Parece natural que esa inmediatez, equivalente a una cristalización y a una vocación para lograr que se mire el mundo desde los ojos de las letras, tuviera que derivar en una relación más directa con el mundo de las artes plásticas, en todas sus variantes: fotografía, cine, espectáculo teatral, danza, pintura, gráfica y escultura.

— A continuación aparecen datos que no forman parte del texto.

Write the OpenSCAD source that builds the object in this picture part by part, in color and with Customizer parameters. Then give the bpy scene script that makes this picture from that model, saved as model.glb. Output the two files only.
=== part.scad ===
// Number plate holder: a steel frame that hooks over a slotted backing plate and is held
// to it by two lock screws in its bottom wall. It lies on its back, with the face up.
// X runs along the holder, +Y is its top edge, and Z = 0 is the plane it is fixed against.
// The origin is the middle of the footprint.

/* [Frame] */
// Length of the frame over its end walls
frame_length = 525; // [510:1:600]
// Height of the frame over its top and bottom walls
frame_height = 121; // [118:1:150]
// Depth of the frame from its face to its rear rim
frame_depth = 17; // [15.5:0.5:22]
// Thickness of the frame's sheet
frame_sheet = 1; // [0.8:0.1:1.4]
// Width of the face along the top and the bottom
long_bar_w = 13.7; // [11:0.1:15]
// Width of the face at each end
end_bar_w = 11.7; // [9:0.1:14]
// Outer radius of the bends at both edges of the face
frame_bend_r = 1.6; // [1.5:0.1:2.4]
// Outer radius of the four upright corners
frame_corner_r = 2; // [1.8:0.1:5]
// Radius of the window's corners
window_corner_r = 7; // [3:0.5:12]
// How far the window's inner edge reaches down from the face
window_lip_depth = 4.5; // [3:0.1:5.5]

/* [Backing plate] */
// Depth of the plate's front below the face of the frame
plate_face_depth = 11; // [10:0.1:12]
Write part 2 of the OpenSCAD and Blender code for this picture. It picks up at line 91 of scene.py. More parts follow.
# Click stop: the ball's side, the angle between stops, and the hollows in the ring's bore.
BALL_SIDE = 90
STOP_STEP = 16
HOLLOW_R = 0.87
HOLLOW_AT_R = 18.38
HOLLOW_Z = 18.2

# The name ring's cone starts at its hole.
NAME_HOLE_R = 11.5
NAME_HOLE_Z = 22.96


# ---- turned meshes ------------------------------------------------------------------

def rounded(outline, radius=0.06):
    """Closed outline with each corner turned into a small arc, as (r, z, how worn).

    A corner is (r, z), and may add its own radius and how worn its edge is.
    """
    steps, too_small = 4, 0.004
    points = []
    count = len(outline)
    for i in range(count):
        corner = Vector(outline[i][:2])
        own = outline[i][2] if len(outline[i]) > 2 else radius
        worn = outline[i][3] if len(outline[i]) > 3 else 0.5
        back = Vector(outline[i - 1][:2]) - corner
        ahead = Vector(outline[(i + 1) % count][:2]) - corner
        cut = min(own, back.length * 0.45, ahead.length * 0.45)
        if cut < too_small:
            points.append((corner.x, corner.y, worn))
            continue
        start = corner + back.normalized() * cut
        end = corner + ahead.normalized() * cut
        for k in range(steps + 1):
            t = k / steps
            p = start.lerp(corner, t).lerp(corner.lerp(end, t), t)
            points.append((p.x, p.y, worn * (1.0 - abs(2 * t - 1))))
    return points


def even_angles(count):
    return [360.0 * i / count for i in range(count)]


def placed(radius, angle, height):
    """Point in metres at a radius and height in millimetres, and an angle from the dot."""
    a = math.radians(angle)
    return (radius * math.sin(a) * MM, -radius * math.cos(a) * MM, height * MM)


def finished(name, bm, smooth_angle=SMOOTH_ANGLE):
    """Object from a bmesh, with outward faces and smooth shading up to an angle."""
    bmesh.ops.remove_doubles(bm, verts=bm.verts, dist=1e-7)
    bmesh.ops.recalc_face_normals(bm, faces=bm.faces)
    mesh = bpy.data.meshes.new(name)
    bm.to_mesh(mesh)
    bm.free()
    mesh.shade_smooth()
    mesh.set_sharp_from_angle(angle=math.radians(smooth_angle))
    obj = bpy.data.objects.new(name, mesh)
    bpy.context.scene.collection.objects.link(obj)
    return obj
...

Cortázar siguió tres grandes caminos por los cuales incluyó a las artes de la imagen en su obra: el primero, que fue el más importante y usual, el de la incorporación de fenómenos plásticos en textos narrativos, como los ya comentados; el segundo fue el del comentario surgido de la emoción después de apreciar un espectáculo dancístico, una obra pictórica o escultórica, o las notas y ficciones escritas alrededor de la obra de amigos suyos, textos que se encuentran reunidos en Territorios; y, el tercero, el de la colaboración con pintores y fotógrafos para crear librosobjeto o testimoniales, como La vuelta al día en ochenta mundos y Último round (en colaboración con el pintor uruguayo Julio Silva), Fantomas vs. los vampiros multinacionales (pastiche en el que Cortázar mezcló las imágenes de un número de la historieta mexicana de Fantomas en la que él aparecía, como personaje con una narración propia), Alto el Perú (en colaboración con la fotógrafa Manja Offerhaus), Los autonautas de la cosmopista (en colaboración con Carol Dunlop, escritora y fotógrafa profesional) o Prosa del observatorio (un largo texto que gira alrededor de fotografías tomadas por el mismo Cortázar en la India, en la época en que conoció a Octavio Paz, durante los años sesenta). Julio Cortázar, creador de numerosas
imágenes con su prosa llena de tersura, viajó al país
de las imágenes para transfigurar los dos caminos: narrar con los
ojos y ver con las palabras, dos de los muchos objetivos que siempre persiguió
con la certeza de sus libros. Después de su vida, que alumbró
para nuestro bien un largo tramo del siglo xx, y después de su obra,
que sobresalta al corazón más insensible, sólo queda
resignarnos ante el hecho de que el mayor de los cronopios ya no publicará
otra vez un nuevo libro, aunque quién sabe, es posible que Gabo
tenga razón y Cortázar nos dé la sorpresa este mes,
este fin de año: a lo mejor, vuelve para publicar Rayuela.